I have been following this thread for awhile and no one has said it so I will. Why store anything you yourself can not or will not use? If it is just taking up space and tying up money right now, wouldn't it be better to buy more food, water filter, propane, or TP? I understand the idea of having stuff to trade, but what if no one has what you need or they don't want what you have to trade? I also understand that there is no way to know what will run out first so it is hard to know what to get more of. I am not against trade or the barter system, I just do see he point of having things I won't use just for the hope of being able to trade it latter. 

Hit me with the ridicule, I want to see the other side of this. I may be wrong. (In fact, am sure I am wrong, just don't know why I am.)


----------



## LongRider (May 8, 2012)

Justaguy987 said:


> I have been following this thread for awhile and no one has said it so I will. Why store anything you yourself can not or will not use?


Did anyone suggest that you do? You and none of your family drinks ever? You never have a need to of alcohol ever? Than don't get it. But if you do it is a high value, relatively inexpensive (now), easy to store item that takes little space. No doubt a bottle of bourbon will always be worth far more than the TP that takes up equivalent space. Having a couple of spare cases can't hurt. If nothing else in the good will you can use it to create. Or offering a few free drinks while bartering may result in making some better deal than if those you were trading with were completely sober.


----------



## LincTex (Apr 1, 2011)

LongRider said:


> Or offering a few free drinks while bartering may result in making some better deal than if those you were trading with were completely sober.


Of course! I had the term "alcohol social lubricant" pop into my head, and I googled it. 
It's a fact, the stuff works wonders:
http://news.yahoo.com/alcohol-social-lubricant-study-confirms-210411151.html

But we all knew that  I even know stringent Texas Southern Baptists that enjoy a nice drink once in a while.

If things were to get really bad, comfort items like a nice drinks among friends and neighbors actually is a really big deal. It's also a powerful "de-stresser" if used properly.

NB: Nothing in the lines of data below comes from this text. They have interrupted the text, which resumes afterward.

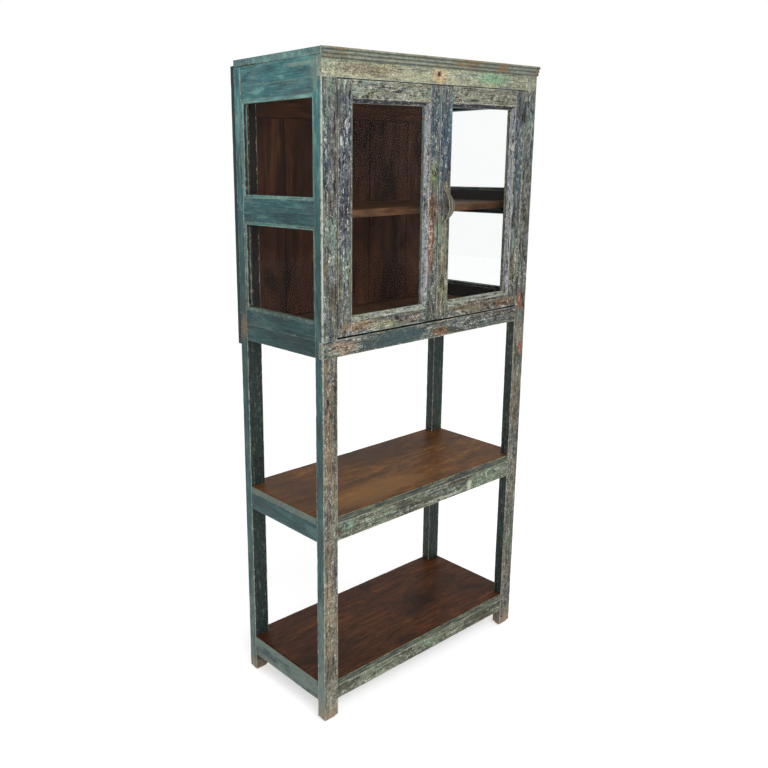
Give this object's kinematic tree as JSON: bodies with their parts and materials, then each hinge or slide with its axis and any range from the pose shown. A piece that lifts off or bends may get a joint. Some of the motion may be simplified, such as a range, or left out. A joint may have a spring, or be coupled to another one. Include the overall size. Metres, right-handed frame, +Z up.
{
  "type": "china cabinet with glass doors",
  "caption": "Tall painted wooden cabinet: glazed double-door cupboard with glass sides and an inner shelf, on open legs with two lower shelves.",
  "frame": {"origin": "centre of the overall box, on the floor", "axes": "+Z up, +X to the viewer's right when facing the doors, +Y to the back"},
  "size_m": [0.846, 0.404, 1.83],
  "materials": {
    "layered_paint": "many coats of old paint worn through to cream, green, blue and bare wood",
    "teal_paint": "worn teal paint over wood",
    "oiled_board": "oiled warm brown boards",
    "brown_interior": "dark brown stained wood",
    "old_glass": "clear old window glass",
    "worn_iron": "painted iron, worn and rusty",
    "rusty_iron": "rusted iron",
    "dark_iron": "dark old iron"
  },
  "bodies": {
    "cabinet": {"back_boards": "brown_interior", "back_bottom_rail": "brown_interior", "back_left_post": "layered_paint", "back_right_post": "layered_paint", "back_top_rail": "brown_interior", "bottom_back_rail": "layered_paint", "bottom_front_rail": "layered_paint", "bottom_left_rail": "teal_paint", "bottom_right_rail": "teal_paint", "bottom_shelf_board": "oiled_board", "cabinet_floor": "oiled_board", "cornice_moulding": "layered_paint", "door_stops": "brown_interior", "frieze_board": "layered_paint", "front_bottom_rail": "layered_paint", "front_left_post": "layered_paint", "front_right_post": "layered_paint", "hinge_frame_leaves": "dark_iron", "hinge_pins": "dark_iron", "inner_shelf": "oiled_board", "left_apron": "teal_paint", "left_bottom_rail": "teal_paint", "left_frieze_rail": "teal_paint", "left_mid_rail": "teal_paint", "left_top_rail": "teal_paint", "middle_back_rail": "layered_paint", "middle_front_rail": "layered_paint", "middle_left_rail": "teal_paint", "middle_right_rail": "teal_paint", "middle_shelf_board": "oiled_board", "right_apron": "teal_paint", "right_bottom_rail": "teal_paint", "right_frieze_rail": "teal_paint", "right_mid_rail": "teal_paint", "right_top_rail": "teal_paint", "shelf_cleats": "brown_interior", "side_glazing_beads": "teal_paint", "side_panes": "old_glass", "top_board": "teal_paint"},
    "left_door": {"left_door_hinge_stile": "layered_paint", "left_door_meeting_stile": "layered_paint", "left_door_top_rail": "layered_paint", "left_door_bottom_rail": "layered_paint", "left_door_glass": "old_glass", "left_door_beads": "layered_paint", "left_hinge_leaves": "dark_iron", "bolt_plate": "dark_iron", "latch_plate": "rusty_iron"},
    "right_door": {"right_door_hinge_stile": "layered_paint", "right_door_meeting_stile": "layered_paint", "right_door_top_rail": "layered_paint", "right_door_bottom_rail": "layered_paint", "right_door_glass": "old_glass", "right_door_beads": "layered_paint", "right_hinge_leaves": "dark_iron", "handle": "worn_iron", "handle_nails": "worn_iron", "latch_staple": "rusty_iron"},
    "bolt": {"bolt_rod": "dark_iron"},
    "link": {"latch_link": "rusty_iron"}
  },
  "joints": [
    {"name": "left_door_hinge", "type": "hinge", "parent": "cabinet", "child": "left_door", "pos_m": [-0.36875, -0.1774, 1.442], "axis": [0, 0, -1], "range_deg": [0, 170]},
    {"name": "right_door_hinge", "type": "hinge", "parent": "cabinet", "child": "right_door", "pos_m": [0.36875, -0.1794, 1.442], "axis": [0, 0, 1], "range_deg": [0, 170]},
    {"name": "bolt_slide", "type": "slide", "parent": "left_door", "child": "bolt", "axis": [0, 0, 1], "range_m": [0, 0.02]},
    {"name": "latch_link_swing", "type": "hinge", "parent": "left_door", "child": "link", "pos_m": [-0.0195, -0.1783, 1.446], "axis": [0, -1, 0], "range_deg": [-75, 55]}
  ]
}
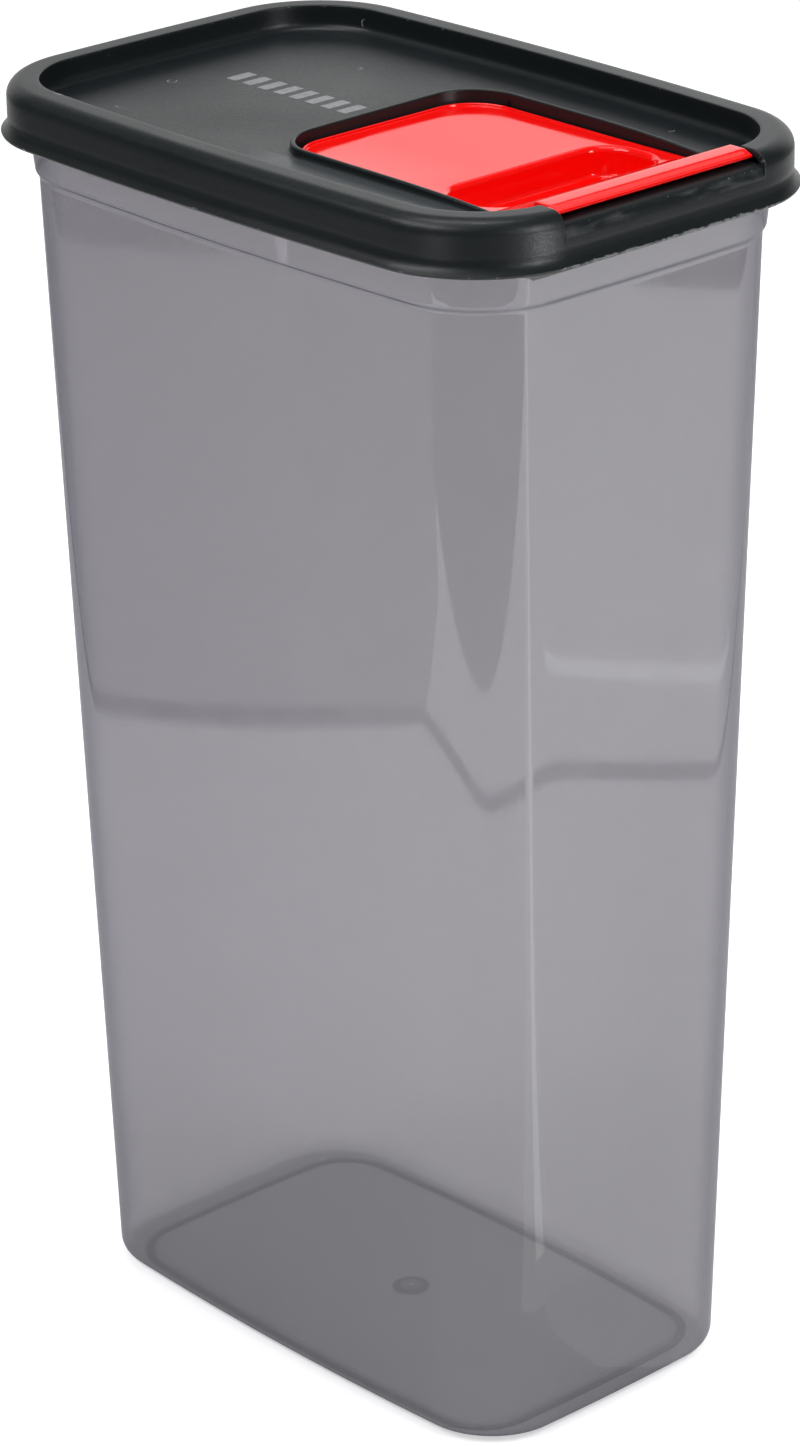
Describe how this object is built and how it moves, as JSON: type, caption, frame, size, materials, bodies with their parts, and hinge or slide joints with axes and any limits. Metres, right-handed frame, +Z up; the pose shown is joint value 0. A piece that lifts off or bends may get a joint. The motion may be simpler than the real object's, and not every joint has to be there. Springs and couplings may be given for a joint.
{
  "type": "cereal container with flip spout",
  "caption": "Tall tapered food container with a lift-off lid; a hinged flap with a finger trough and tab opens the pouring hole at one end.",
  "frame": {"origin": "centre of the resting face, at the height of the foot ring's underside", "axes": "+Z up, +X towards the pouring end, Y across the narrow width"},
  "size_m": [0.1752, 0.1172, 0.3],
  "materials": {
    "smoke_plastic": "glossy translucent smoke grey",
    "lid_plastic": "fine satin grain",
    "flap_plastic": "polished"
  },
  "bodies": {
    "container": {"container_body": "smoke_plastic"},
    "lid": {"lid": "lid_plastic"},
    "flap": {"pouring_flap": "flap_plastic"}
  },
  "joints": [
    {"name": "lid_lift", "type": "slide", "parent": "container", "child": "lid", "axis": [0, 0, 1], "range_m": [0, 0.06]},
    {"name": "flap_hinge", "type": "hinge", "parent": "lid", "child": "flap", "pos_m": [0.006, 0, 0.291], "axis": [0, -1, 0], "range_deg": [0, 100]}
  ]
}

So, in that case it no longer is just a "supply", but now also a "tool".

...especially if you have several grades available to match the occasion. You can drink the homemade stuff when trading war/fishing stories with your buddies, and then break out a bottle of "the good stuff" when the special occasion warrants it!


----------



## Padre (Oct 7, 2011)

With the cost of booze wouldn't it be better to invest in a still so that you could make booze with leftovers from your food production.


----------



## LincTex (Apr 1, 2011)

Padre said:


> With the cost of booze wouldn't it be better to invest in a still so that you could make booze with leftovers from your food production?

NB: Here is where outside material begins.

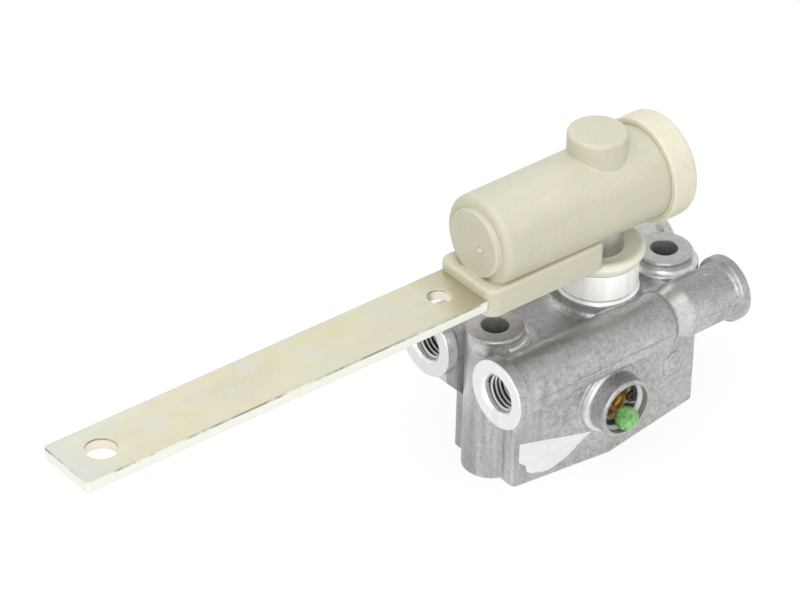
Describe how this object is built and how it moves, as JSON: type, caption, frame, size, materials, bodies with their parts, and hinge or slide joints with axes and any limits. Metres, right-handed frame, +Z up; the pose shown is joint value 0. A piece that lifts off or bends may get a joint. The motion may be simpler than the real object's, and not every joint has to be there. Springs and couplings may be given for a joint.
{
  "type": "air suspension levelling valve",
  "caption": "Levelling valve with a die-cast body, parallel air bores, and a swinging damper hub that carries a flat control lever.",
  "frame": {"origin": "control shaft axis at the mounting face", "axes": "+Z up the shaft, -X along the control lever, -Y out of the exhaust port"},
  "size_m": [0.2301, 0.0548, 0.1032],
  "materials": {
    "cast_aluminium": "die-cast, matt",
    "machined_aluminium": "turned",
    "nylon": "satin moulded",
    "cap_nylon": "satin moulded",
    "piston_plastic": "moulded",
    "green_plastic": "moulded",
    "zinc_steel": "yellow zinc-passivated",
    "shaft_steel": "ground",
    "spring_steel": "bright",
    "black_steel": "phosphated",
    "bronze": "plain",
    "rubber": "matt"
  },
  "bodies": {
    "housing": {"valve_body": "cast_aluminium", "shaft_bush": "bronze", "shaft_seal": "rubber", "dust_seal": "rubber", "bottom_cover": "machined_aluminium", "bottom_cover_seal": "rubber", "bottom_cover_ring": "black_steel", "exhaust_filter": "bronze", "exhaust_flap": "nylon", "exhaust_plug": "green_plastic", "exhaust_ring": "black_steel", "front_slide_seals": "rubber", "front_spring_plate": "spring_steel", "front_check_spring": "spring_steel", "front_check_seat": "bronze", "front_throttle": "bronze", "rear_slide_seals": "rubber", "rear_spring_plate": "spring_steel", "rear_check_spring": "spring_steel", "rear_check_seat": "bronze", "rear_throttle": "bronze"},
    "shaft": {"control_shaft": "shaft_steel", "hub_clip": "spring_steel", "rocker": "shaft_steel", "rocker_clip": "spring_steel"},
    "arm": {"damper_housing": "nylon", "damper_cap": "cap_nylon", "cap_seal": "rubber", "control_lever": "zinc_steel", "left_spring": "spring_steel", "right_spring": "spring_steel"},
    "piston": {"damper_piston": "piston_plastic", "piston_rings": "rubber"},
    "front_slide_body": {"front_slide": "bronze"},
    "rear_slide_body": {"rear_slide": "bronze"},
    "front_poppet_body": {"front_check_poppet": "bronze"},
    "rear_poppet_body": {"rear_check_poppet": "bronze"}
  },
  "joints": [
    {"name": "control_shaft_turn", "type": "hinge", "parent": "housing", "child": "shaft", "pos_m": [0, 0, 0.0428], "axis": [0, 0, 1], "range_deg": [-12, 12]},
    {"name": "arm_swing", "type": "hinge", "parent": "shaft", "child": "arm", "pos_m": [0, 0, 0.0589], "axis": [0, 0, 1], "range_deg": [-33, 33], "stiffness_Nm_per_rad": 0.08},
    {"name": "damper_piston_slide", "type": "slide", "parent": "arm", "child": "piston", "axis": [1, 0, 0], "range_m": [-0.003, 0.003], "deforming": ["left_spring", "right_spring"]},
    {"name": "front_slide_travel", "type": "slide", "parent": "housing", "child": "front_slide_body", "axis": [1, 0, 0], "range_m": [-0.0024, 0.0024]},
    {"name": "rear_slide_travel", "type": "slide", "parent": "housing", "child": "rear_slide_body", "axis": [1, 0, 0], "range_m": [-0.0024, 0.0024]},
    {"name": "front_check_lift", "type": "slide", "parent": "housing", "child": "front_poppet_body", "axis": [-1, 0, 0], "range_m": [0, 0.0012], "stiffness_N_per_m": 300, "springref_m": -0.0005, "deforming": ["front_check_spring"]},
    {"name": "rear_check_lift", "type": "slide", "parent": "housing", "child": "rear_poppet_body", "axis": [1, 0, 0], "range_m": [0, 0.0012], "stiffness_N_per_m": 300, "springref_m": -0.0005, "deforming": ["rear_check_spring"]}
  ],
  "couplings": [
    {"joint": "damper_piston_slide", "follows": "arm_swing", "m_per_rad": -0.005},
    {"joint": "front_slide_travel", "follows": "control_shaft_turn", "m_per_rad": 0.0109},
    {"joint": "rear_slide_travel", "follows": "control_shaft_turn", "m_per_rad": -0.0109}
  ]
}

Yes, that is why I suggested using an old pressure cooker. Very simple and easy to make, and you can get "fancier" from there on up 

Also, like I just said - use the homemade stuff for the storytelling/B.S.ing sessions. Keep on hand a few bottles of "the good stuff" for special occasions.


----------



## LongRider (May 8, 2012)

LincTex said:


> Yes, that is why I suggested using an old pressure cooker. Very simple and easy to make, and you can get "fancier" from there on up
> 
> Also, like I just said - use the homemade stuff for the storytelling/B.S.ing sessions. Keep on hand a few bottles of "the good stuff" for special occasions.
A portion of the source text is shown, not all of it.